Google I/O 2026 kicks off Tuesday, May 19, with the main keynote starting at 10 a.m. Pacific Time at the company’s annual developer conference in Mountain View. The two-day event runs through May 20 and is free to watch online via Google’s YouTube channel and the I/O website, so nobody needs a badge to follow along.
Google has framed this year’s conference around what it calls the “agentic era” of development, a phrase from the company’s developer blog that signals the keynote will lean heavily on AI systems capable of handling multi-step tasks with minimal human hand-holding. That framing puts Gemini at the center of the show, and previews from several technology outlets suggest the AI model family will be the through line connecting nearly every product announcement on the agenda.
Android 17 is the other headliner everyone is watching. The next major version of Google’s mobile operating system is widely expected to get stage time, though the specifics of what changes it brings remained unconfirmed before the keynote. Google has not released a public timeline for Android 17, and I/O has historically been where the company lays out its roadmap for developers who need to prepare their apps for whatever comes next.
Then there are the glasses. Google has confirmed plans to release smart glasses built around Android XR in 2026, according to Mashable, which noted that the company has not settled on a final product name. Wired said attendees and viewers should expect another look at the Android XR smart glasses, which have been previewed before but not yet shipped. CNET framed the wearable question more broadly, asking whether smart glasses could become a genuine pillar of Google’s device lineup rather than a niche curiosity. That is a reasonable question given how the category has underdelivered for years, and Google’s answer, or at least its pitch, is apparently coming today.
PCMag said before the keynote that it expected significant changes to Gemini and Android Auto, along with possible details on a device it referred to as a Googlebook running something called Aluminum OS. That item was firmly in the realm of pre-show speculation rather than confirmed news, and it is the kind of thing that either gets announced or quietly disappears from the conversation by Tuesday afternoon.

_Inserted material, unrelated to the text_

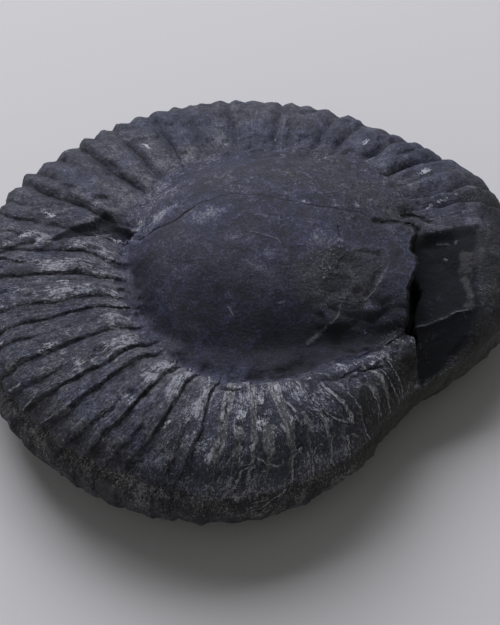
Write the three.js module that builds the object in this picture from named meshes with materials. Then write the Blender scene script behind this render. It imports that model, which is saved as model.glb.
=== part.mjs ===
// A ribbed ammonite turned to black stone, lying on its side. It is one solid:
// a thick ribbed coil around a smooth dome that fills the middle of the coil,
// with a broken hollow and a smooth outer wall where the body chamber was.
//
// The whole surface is a set of rings around the middle of the coil. From the
// middle outwards they climb over the dome, cross the seam, run down the ribbed
// flank to the rim, and come back underneath to a worn flat face.
// Millimetres, +Z up, the worn flat face on z = 0.

import * as THREE from "three";

// ---- Driving dimensions, in millimetres -------------------------------------

// Distances from the middle of the coil, every 15 degrees counterclockwise
// from +X: the widest outline of the stone, and the seam where dome meets coil.
const rimRadii = [
  67, 69, 70.5, 67, 65.5, 66.5, 67, 68, 69.5, 71, 73, 74,
  73.5, 72, 70.5, 68.5, 66, 63.5, 60, 55.5, 51.5, 48, 49, 58,
];
const seamRadii = [
  40, 41.5, 43.5, 44, 42, 39.5, 38, 37, 36.5, 36, 35.3, 33.8,
  32.8, 32.3, 32.8, 33.4, 34, 34.5, 34.4, 34, 34.8, 38, 40.5, 39.5,
];
// Heights above the surface that it lies on, at the same 24 directions.
const crestHeights = [
  33, 34.5, 36, 37, 37.5, 37.5, 37.5, 38, 38, 38, 38, 38,
  38, 38, 38, 38, 38, 38, 38, 37.5, 36.5, 35, 33.5, 32.5,
];
const seamHeights = [
  34, 35, 36, 36.5, 36.5, 36.5, 36.5, 36.5, 36, 35.5, 35, 34.5,
  34, 33.5, 33, 32.5, 32, 32, 32, 32.5, 33, 34, 34, 34,
];
const rimHeight = 20; // the widest ring of the coil
const flatRadius = 30; // the worn flat face underneath

// The dome: its top, the height that it stands on, and how far its foot would
// reach from under its top, every 22.5 degrees.
const domeTop = { x: -3, y: 7, z: 50.5 };
const domeFloor = 33.5;
const domeReach = [52, 47, 40.5, 36, 33, 32, 31.5, 31, 30, 32, 34, 34, 34, 35.5, 42, 53];

// The coil has 36 ribs at the seam, and each one forks in two on its way out.
const ribCount = 36;
const ribLean = 5; // degrees that a groove swings clockwise between seam and rim
const ribDepth = 1.3;
const forkDepth = 0.9;

// The broken hollow lies between these two directions, in degrees.
const hollowFrom = -28;
const hollowTo = 16;
const scoop = { x: 47, y: 2, depth: 2.5, width: 10 }; // a shell-shaped dent in the break

// ---- How finely each zone is divided ------------------------------------------

const samplesPerRib = 6;
const around = ribCount * samplesPerRib;
const domeSteps = [0.12, 0.25, 0.38, 0.5, 0.62, 0.74, 0.84, 0.93, 1];
const flankSteps = [0, 0.12, 0.24, 0.4, 0.54, 0.68, 0.8, 0.9, 1];
const underSteps = [0.2, 0.4, 0.7, 1];

// ---- Small helpers -------------------------------------------------------------

const radians = (degrees) => (degrees * Math.PI) / 180;
const clamp01 = (t) => Math.min(1, Math.max(0, t));
const mix = (a, b, t) => a + (b - a) * t;

/** Smooth step from 0 at a to 1 at b. */
function step(a, b, x) {
  const t = clamp01((x - a) / (b - a));
  return t * t * (3 - 2 * t);
}

/** The larger of two heights, with the crease between them rounded over k. */
function roundedMax(a, b, k) {
  const h = clamp01(0.5 + (0.5 * (a - b)) / k);
  return mix(b, a, h) + k * h * (1 - h);
}

/** The smaller of two heights, rounded in the same way. */
function roundedMin(a, b, k) {
  return -roundedMax(-a, -b, k);
}

/** A smooth closed curve through evenly spaced values, read at an angle. */
function ringValue(values, degrees) {
  const n = values.length;
  const t = (((degrees / 360) * n) % n + n) % n;
  const i = Math.floor(t);
  const f = t - i;
  const [a, b, c, d] = [-1, 0, 1, 2].map((k) => values[(i + k + n) % n]);
  const cubic = 2 * a - 5 * b + 4 * c - d + f * (3 * (b - c) + d - a);
  return b + 0.5 * f * (c - a + f * cubic);
}

/** 1 between two directions, 0 elsewhere, with edges softened over `soft` degrees. */
function between(degrees, from, to, soft) {
  const middle = 0.5 * (from + to);
  const half = 0.5 * (to - from);
  const away = Math.abs(((((degrees - middle + 180) % 360) + 360) % 360) - 180);
  return 1 - step(half - soft, half + soft, away);
}

/** A point at a direction and distance from the middle of the coil. */
function polar(degrees, radius) {
  return { x: radius * Math.cos(radians(degrees)), y: radius * Math.sin(radians(degrees)) };
}

// ---- The dome -------------------------------------------------------------------

/** Height of the dome at a direction, s of the way from the middle to the seam. */
function domeHeight(degrees, s) {
  const seamHeight = ringValue(seamHeights, degrees);
  const { x, y } = polar(degrees, s * ringValue(seamRadii, degrees));
  const dx = x - domeTop.x;
  const dy = y - domeTop.y;
  const bearing = (Math.atan2(dy, dx) * 180) / Math.PI;
  const u = Math.hypot(dx, dy) / ringValue(domeReach, bearing);
  // Steep at the front and left, and a gentle slope down to the back.
  const back = step(-0.3, 0.9, Math.sin(radians(bearing - 5)));
  const fullness = 0.72 + 0.5 * back + 0.1 * between(bearing, -40, 20, 20);
  const floor = mix(domeFloor, seamHeight, s * s);
  const body = floor + (domeTop.z - 34) * Math.pow(clamp01(1 - u * u), fullness);
  const skirt = floor + 7 * Math.pow(clamp01(1 - s), 0.6);
  const height = roundedMax(body, skirt, 3);
  // It meets the coil at the seam, but ends in a cliff along the hollow.
  const closed = 1 - between(degrees, hollowFrom, hollowTo, 1.2);
  return mix(height, seamHeight, closed * Math.pow(s, 12));
}

// ---- The coil --------------------------------------------------------------------

/** The broken hollow: two flat faces that meet in a low ridge. */
function hollowHeight(x, y) {
  const fromScoop = Math.hypot(x - scoop.x, y - scoop.y) / scoop.width;
  const dent = scoop.depth * Math.exp(-(fromScoop ** 2));
  const upper = 31.5 + 0.25 * y + 0.012 * (x - 45) ** 2 - dent;
  const pastRidge = 0.472 * (x - 38.6) - 0.883 * (y + 16.7);
  return roundedMin(upper, 27 - 1.25 * pastRidge, 1);
}

/** How deep the grooves between ribs are cut, q of the way from seam to rim. */
function grooveDepth(degrees, q) {
  const turns = (degrees + ribLean * q) / 360;
  const near = (count) => Math.pow(0.5 + 0.5 * Math.cos(2 * Math.PI * turns * count), 2);
  const main = ribDepth * near(ribCount);
  const forked = forkDepth * (near(2 * ribCount) - near(ribCount)) * step(0.35, 0.6, q);
  const smooth = between(degrees, -62, 24, 14);
  return (main + Math.max(forked, 0)) * step(0, 0.08, q) * (1 - smooth);
}

/** A point on the upper flank, q of the way from the seam to the rim. */
function flankPoint(degrees, q) {
  const seam = ringValue(seamRadii, degrees);
  const rim = ringValue(rimRadii, degrees);
  const crest = ringValue(crestHeights, degrees);
  const seamHeight = ringValue(seamHeights, degrees);
  // A short climb from the seam to the crest, then a shoulder that falls to the rim.
  const climb = 0.24;
  const crestAt = 0.3;
  const shoulder = 2.9 - 1.1 * between(degrees, -50, 8, 14);
  const up = clamp01(q / climb);
  const down = (clamp01((q - climb) / (1 - climb)) * Math.PI) / 2;
  const outward = q < climb ? crestAt * up : mix(crestAt, 1, Math.sin(down) ** (2 / shoulder));
  let radius = mix(seam, rim, outward);
  let height = q < climb
    ? mix(seamHeight, crest, Math.sin((up * Math.PI) / 2))
    : mix(rimHeight, crest, Math.cos(down));
  // The broken hollow takes the place of the shoulder between its two ends.
  const at = polar(degrees, radius);
  const crevice = 3.5 * Math.exp(-(((radius - seam) / 2.2) ** 2)) * between(degrees, -26, -2, 8);
  const broken = roundedMin(hollowHeight(at.x, at.y) - crevice, height, 0.8);
  height = mix(height, broken, between(degrees, hollowFrom, hollowTo, 1.2));
  // Grooves are cut downwards on the shoulder and inwards on the wall.
  const depth = grooveDepth(degrees, q);
  radius -= depth * Math.sin(down);
  height -= depth * Math.cos(down);
  return { ...polar(degrees, radius), z: height };
}

/** A point underneath, q of the way from the rim to the edge of the worn flat. */
function underPoint(degrees, q) {
  const rim = ringValue(rimRadii, degrees);
  const turn = (q * Math.PI) / 2;
  const bulge = 1.2 * Math.sin(Math.PI * clamp01(1.6 * q)) * between(degrees, 150, 300, 25);
  const outward = Math.max(Math.cos(turn), 0) ** (2 / 3.2);
  const depth = grooveDepth(degrees, 1) * (1 - q);
  const radius = mix(flatRadius, rim, outward) + bulge - depth;
  return { ...polar(degrees, radius), z: rimHeight * (1 - Math.sin(turn)) };
}

// ---- The closed surface ------------------------------------------------------------

/** All rings of points, from the middle of the dome to the edge of the flat. */
function surfaceRings() {
  const domePoint = (degrees, s) => ({
    ...polar(degrees, s * ringValue(seamRadii, degrees)),
    z: domeHeight(degrees, s),
  });
  const zones = [[domePoint, domeSteps], [flankPoint, flankSteps], [underPoint, underSteps]];
  const rings = [];
  for (const [point, steps] of zones) {
    for (const q of steps) {
      const ring = [];
      for (let k = 0; k < around; k += 1) ring.push(point((360 * k) / around, q));
      rings.push(ring);
    }
  }
  return rings;
}

/** One closed geometry: a cap of triangles at the top, bands, and a flat face. */
function stoneGeometry() {
  const rings = surfaceRings();
  const positions = [0, 0, domeHeight(0, 0)];
  const faces = [];
  const index = (ring, k) => 1 + ring * around + (k % around);
  for (const ring of rings) {
    for (const { x, y, z } of ring) positions.push(x, y, z);
  }
  for (let k = 0; k < around; k += 1) {
    faces.push(0, index(0, k), index(0, k + 1));
    for (let ring = 0; ring + 1 < rings.length; ring += 1) {
      const [a, b] = [index(ring, k), index(ring, k + 1)];
      const [c, d] = [index(ring + 1, k), index(ring + 1, k + 1)];
      faces.push(a, c, d, a, d, b);
    }
  }
  const last = rings.length - 1;
  const outline = rings[last].map(({ x, y }) => new THREE.Vector2(x, y));
  for (const [a, b, c] of THREE.ShapeUtils.triangulateShape(outline, [])) {
    faces.push(index(last, a), index(last, c), index(last, b));
  }
  const geometry = new THREE.BufferGeometry();
  geometry.setAttribute("position", new THREE.Float32BufferAttribute(positions, 3));
  geometry.setIndex(faces);
  return geometry;
}

/** Moves a geometry so that its box stands on z = 0, centred on x = 0 and y = 0. */
function centred(geometry) {
  geometry.computeBoundingBox();
  const { min, max } = geometry.boundingBox;
  return geometry.translate(-0.5 * (min.x + max.x), -0.5 * (min.y + max.y), -min.z);
}

const blackStone = new THREE.MeshStandardMaterial({
  color: 0x3d3d47,
  roughness: 0.7,
  metalness: 0,
});

const stone = new THREE.Mesh(centred(stoneGeometry()), blackStone);
stone.name = "ammonite_stone";

const ammonite = new THREE.Group();
ammonite.add(stone);

export default ammonite;
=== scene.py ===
# %% [markdown]
# # A ribbed ammonite turned to black stone
#
# An ammonite is the coiled shell of an animal like a squid. This one is solid black
# stone: a thick coil crossed by ribs, a smooth dome of stone filling its middle, and a
# broken hollow on the right where the last part of the shell came away. The packed
# model gives its size and its place. This file builds the surface that is seen.

# %% Load the packed model and keep its box
from types import SimpleNamespace
import bpy
import numpy as np
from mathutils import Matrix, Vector


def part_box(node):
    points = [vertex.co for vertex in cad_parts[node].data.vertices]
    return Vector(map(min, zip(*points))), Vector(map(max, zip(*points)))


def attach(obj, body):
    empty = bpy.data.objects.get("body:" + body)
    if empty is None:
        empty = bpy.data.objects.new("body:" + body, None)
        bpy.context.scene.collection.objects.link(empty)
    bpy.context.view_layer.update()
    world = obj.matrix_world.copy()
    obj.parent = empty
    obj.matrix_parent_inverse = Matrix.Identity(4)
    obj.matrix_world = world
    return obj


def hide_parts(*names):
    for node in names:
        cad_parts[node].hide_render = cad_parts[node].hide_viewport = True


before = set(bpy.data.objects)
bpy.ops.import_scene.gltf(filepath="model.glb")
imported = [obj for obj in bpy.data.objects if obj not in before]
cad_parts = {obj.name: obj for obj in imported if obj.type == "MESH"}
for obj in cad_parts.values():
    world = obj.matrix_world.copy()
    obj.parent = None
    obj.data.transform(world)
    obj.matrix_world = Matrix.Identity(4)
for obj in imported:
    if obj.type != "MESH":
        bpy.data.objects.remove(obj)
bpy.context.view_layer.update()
cad_low, cad_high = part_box("ammonite_stone")
print("stone, mm:", [round(1000 * (b - a), 1) for a, b in zip(cad_low, cad_high)])

# %% [markdown]
# ## Rings around a coil
#
# A coil grows around one middle, so every measure is easiest to give as a ring: one
# value for each direction, counted counterclockwise from +X, with a smooth curve
# through them. A circle or a swept tube would lose the uneven outline that makes a
# stone look found rather than made. All lengths here are millimetres from the middle.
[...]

Beyond hardware, Google’s developer blog described the event as a chance to showcase tools designed to automate complex workflows and simplify building AI-ready applications. That language is aimed squarely at the developer community, and there is typically a second keynote focused specifically on APIs, tools, and features that engineers can actually use. Mashable noted that this developer-focused session usually runs separately from the main consumer keynote, giving technical attendees something more substantive than product trailers.
Watching options are broad by design. The keynote livestreams on Google’s official YouTube channel and at the I/O site. CNET planned a YouTube viewing party with live updates from reporters on the ground in Mountain View, plus coverage before and after the main event. Canaltech reported that Google will also offer an American Sign Language version of the livestream alongside the standard broadcast, which is a straightforward accessibility measure worth mentioning for anyone who needs it.

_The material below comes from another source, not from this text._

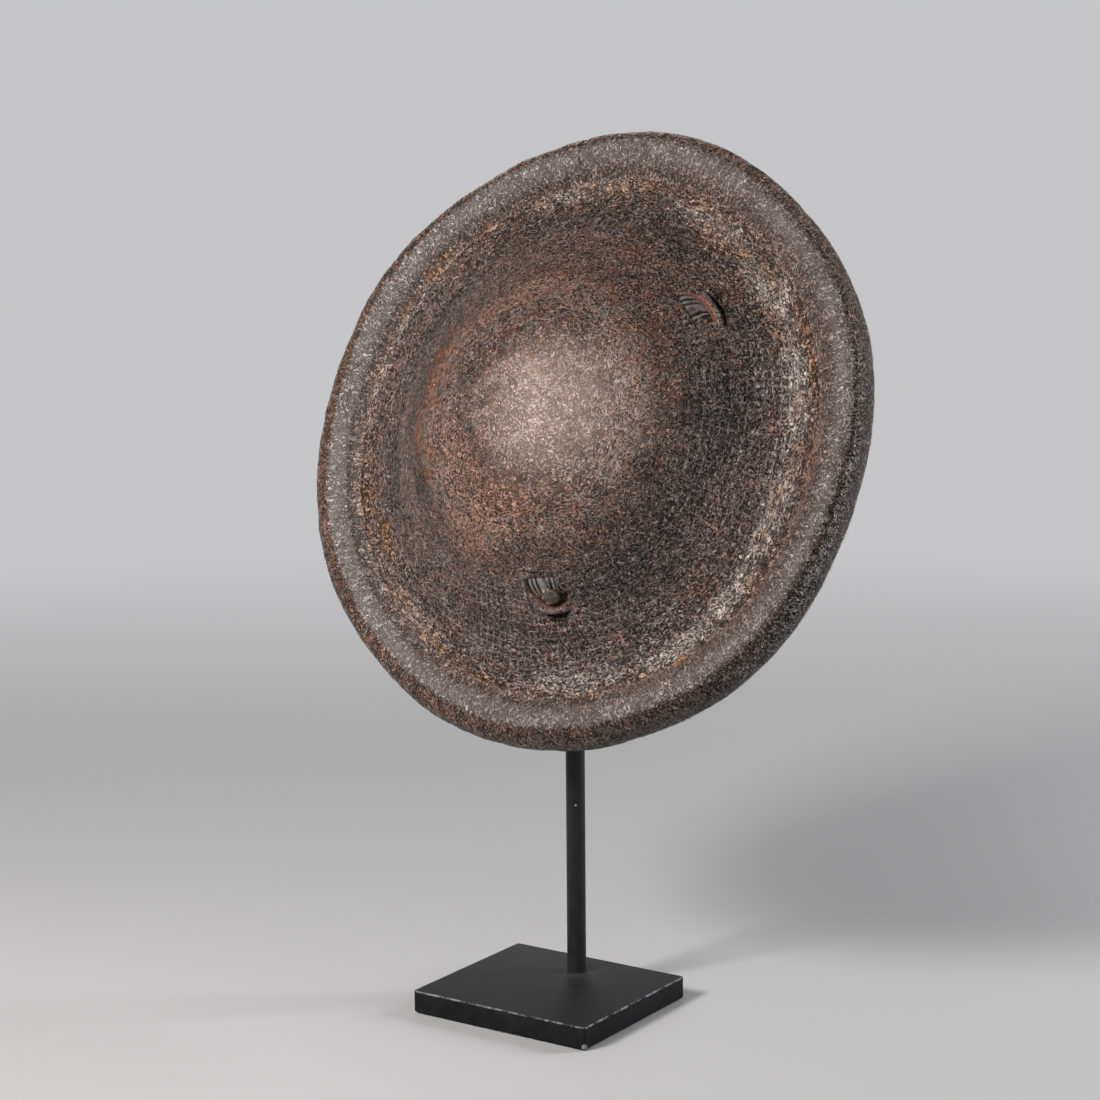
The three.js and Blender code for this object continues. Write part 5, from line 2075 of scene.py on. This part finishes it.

Chrome and Cloud were also listed by Google as areas that would see updates across the two-day schedule, though details ahead of the keynote were thin. Broader Gemini integrations across Google’s product suite were another widely cited expectation, consistent with the company’s push over the past year to embed AI into Search, Maps, Workspace, and essentially everything else it ships.

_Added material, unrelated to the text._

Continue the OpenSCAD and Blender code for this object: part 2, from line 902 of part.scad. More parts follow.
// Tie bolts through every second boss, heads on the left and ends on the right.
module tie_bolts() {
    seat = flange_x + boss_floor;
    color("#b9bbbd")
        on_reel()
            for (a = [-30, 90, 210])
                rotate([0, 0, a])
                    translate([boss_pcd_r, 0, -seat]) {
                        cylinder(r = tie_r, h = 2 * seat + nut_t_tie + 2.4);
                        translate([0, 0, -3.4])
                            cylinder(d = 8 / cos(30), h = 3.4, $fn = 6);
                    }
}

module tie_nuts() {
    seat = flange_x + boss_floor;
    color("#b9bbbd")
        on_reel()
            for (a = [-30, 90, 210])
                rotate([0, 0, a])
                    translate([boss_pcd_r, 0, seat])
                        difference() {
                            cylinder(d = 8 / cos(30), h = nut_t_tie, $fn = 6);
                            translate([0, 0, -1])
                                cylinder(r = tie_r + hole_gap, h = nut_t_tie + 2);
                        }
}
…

The conference arrives at a moment when Google is under genuine competitive pressure in AI, with rivals moving fast and the search business facing structural questions it has not had to answer before. I/O is as much a statement of direction as it is a product showcase, and the choice to lead with an “agentic era” keynote suggests Google wants to make clear it sees the next phase of AI as less about chatbots answering questions and more about systems that take action. Whether the announcements live up to that framing is what the next several hours will determine.